■ WHAT YOU ARE ASKED TO DO
Find each line containing the string "that" and return it.

■ DATA
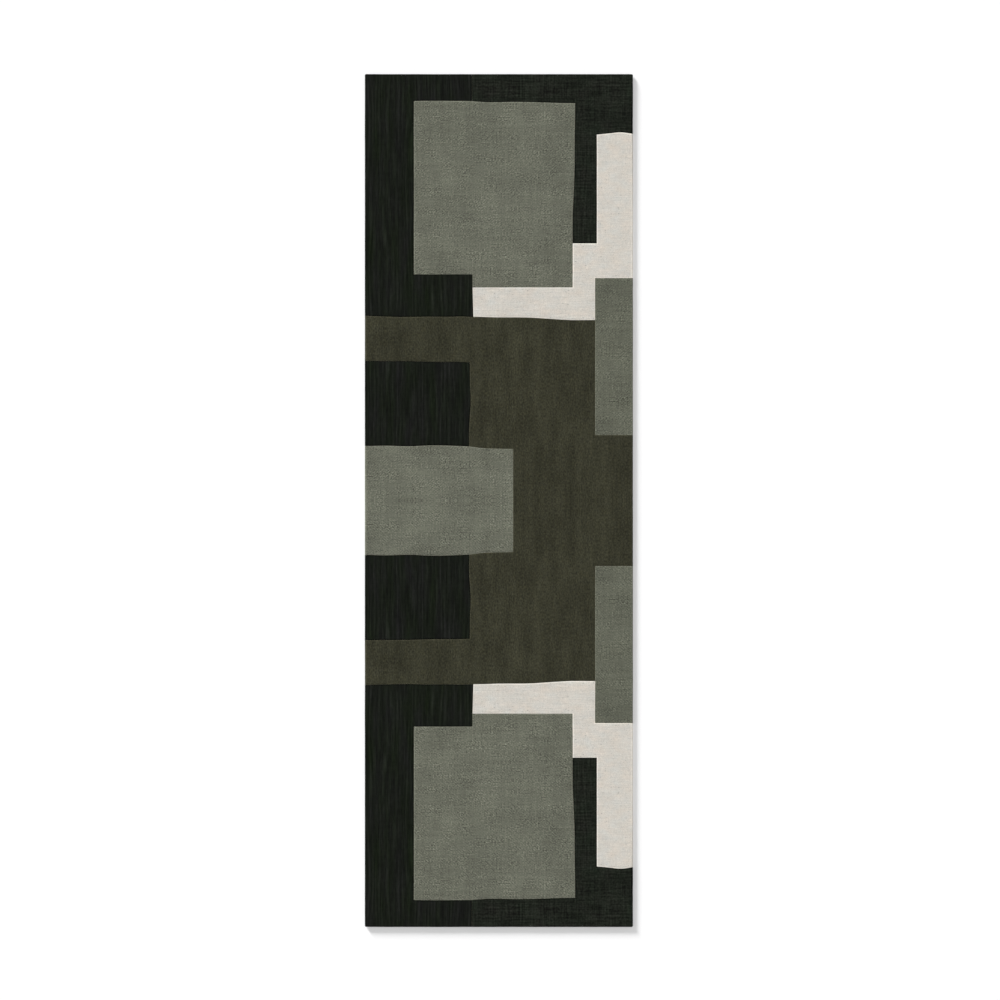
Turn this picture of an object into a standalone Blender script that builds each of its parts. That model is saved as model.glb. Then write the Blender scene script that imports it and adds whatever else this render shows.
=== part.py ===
"""Runner rug: inlaid flat-woven face panels wrapped over a carrier cloth, on felt and a non-slip base.

Metres, +Z up. The rug lies flat on z = 0 with its length along Y, the head end at +Y, and its width
along X. The origin is on the floor under the middle of the rug.

The face is designed flat, as a cutter would draw it: a point is (across, down), the distance from the
left edge and the distance from the head end. The foot half of the design is the head half mirrored.
"""

import bmesh
import bpy
from mathutils import Vector

# Overall size
WIDTH = 0.766
LENGTH = 2.438
CORNER_RADIUS = 0.004

# Layers, from the floor up, with the bond line between two layers as a clear gap
BOND_GAP = 0.0003
BASE_THICKNESS = 0.0013
FELT_THICKNESS = 0.0024
CARRIER_THICKNESS = 0.0008
CLOTH_THICKNESS = 0.0024
BASE_INSET = 0.008
HEM_WIDTH = 0.025
TOP_FOLD_RADIUS = 0.0028
LOW_FOLD_RADIUS = 0.0024
FOLD_SEGMENTS = 5
CORNER_SEGMENTS = 5

FELT_LOW = BASE_THICKNESS + BOND_GAP
HEM_LOW = FELT_LOW
HEM_HIGH = HEM_LOW + CLOTH_THICKNESS
CARRIER_LOW = HEM_HIGH + BOND_GAP
CARRIER_HIGH = CARRIER_LOW + CARRIER_THICKNESS
FACE_LOW = CARRIER_HIGH + BOND_GAP
FACE_HIGH = FACE_LOW + CLOTH_THICKNESS

# How far a panel's cutter passes the rug's edge and its faces, and the gap along a seam
OVERCUT = 0.010
SEAM_GAP = 0.0003
SWAY_STEPS = 2

# Lines of the design, measured across from the left edge
LEFT = -OVERCUT
RIGHT = WIDTH + OVERCUT
SQUARE_LEFT = 0.140
BLOCK_RIGHT = 0.300
STRIE_RIGHT = 0.306
NOTCH = 0.308
MIDDLE_RIGHT = 0.424
SQUARE_RIGHT = 0.594
STRIP_LEFT = 0.658
LEG_RIGHT = 0.663

# Lines of the design, measured down from the head end
HEAD = -OVERCUT
SQUARE_TOP = 0.077
CREAM_TOP = 0.173
LEG_END = 0.484
NOTCH_TOP = 0.573
CREAM_SHOULDER = 0.583
SQUARE_END = 0.610
STRIE_END = 0.691
CREAM_END = 0.703
BLOCK_TOP = 0.820
STRIP_END = 1.032
MIDDLE_TOP = 1.063

# Corners that a hand-cut edge has shifted off those lines
SQUARE_TOP_RIGHT = (SQUARE_RIGHT + 0.007, SQUARE_TOP + 0.006)
CREAM_TOP_RIGHT = (RIGHT, CREAM_TOP - 0.002)
STRIE_END_RIGHT = (NOTCH + 0.002, STRIE_END + 0.003)
BLOCK_TOP_RIGHT = (BLOCK_RIGHT, BLOCK_TOP + 0.004)
BLOCK_END_RIGHT = (BLOCK_RIGHT - 0.0015, MIDDLE_TOP + 0.0015)
MIDDLE_TOP_RIGHT = (MIDDLE_RIGHT, MIDDLE_TOP + 0.009)

MILLIMETRE = 0.001
SAME_HEIGHT = 1e-6

# name: colour, roughness
CLOTH_COLOURS = {
    "black_strie": ((0.0113, 0.0129, 0.0100), 0.92),
    "black_linen": ((0.0150, 0.0174, 0.0131), 0.92),
    "sage_linen": ((0.1445, 0.1505, 0.1168), 0.90),
    "slate_twill": ((0.1247, 0.1303, 0.0995), 0.90),
    "cream_linen": ((0.634, 0.602, 0.541), 0.88),
    "olive_felt": ((0.0405, 0.0402, 0.0260), 0.94),
    "carrier": ((0.42, 0.38, 0.31), 0.90),
    "felt": ((0.24, 0.24, 0.23), 0.97),
    "base": ((0.055, 0.055, 0.052), 0.78),
}


def clear_scene():
    for item in list(bpy.data.objects):
        bpy.data.objects.remove(item, do_unlink=True)


def cloth(name):
    """The named material, made the first time that it is asked for."""
    if name in bpy.data.materials:
        return bpy.data.materials[name]
    colour, roughness = CLOTH_COLOURS[name]
    material = bpy.data.materials.new(name)
    material.use_nodes = True
    shader = material.node_tree.nodes["Principled BSDF"]
    shader.inputs["Base Color"].default_value = (*colour, 1.0)
    shader.inputs["Roughness"].default_value = roughness
    shader.inputs["Metallic"].default_value = 0.0
    return material


def add_object(name, mesh, material=None):
    thing = bpy.data.objects.new(name, mesh)
    bpy.context.collection.objects.link(thing)
    if material:
        thing.data.materials.append(cloth(material))
    return thing


def hide_cutter(thing):
    thing.hide_render = True
    thing.display_type = "WIRE"


# Seams and outlines

def curve_value(before, start, end, after, t):
    """Catmull-Rom value between start and end."""
    bend = -before + 3.0 * start - 3.0 * end + after
    pull = 2.0 * before - 5.0 * start + 4.0 * end - after
    slope = end - before
    return 0.5 * (2.0 * start + slope * t + pull * t * t + bend * t ** 3)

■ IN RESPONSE
Turn this picture of an object into a standalone Blender script that builds each of its parts. That model is saved as model.glb. Then write the Blender scene script that imports it and adds whatever else this render shows.
# Corners that a hand-cut edge has shifted off those lines
    """The named material, made the first time that it is asked for."""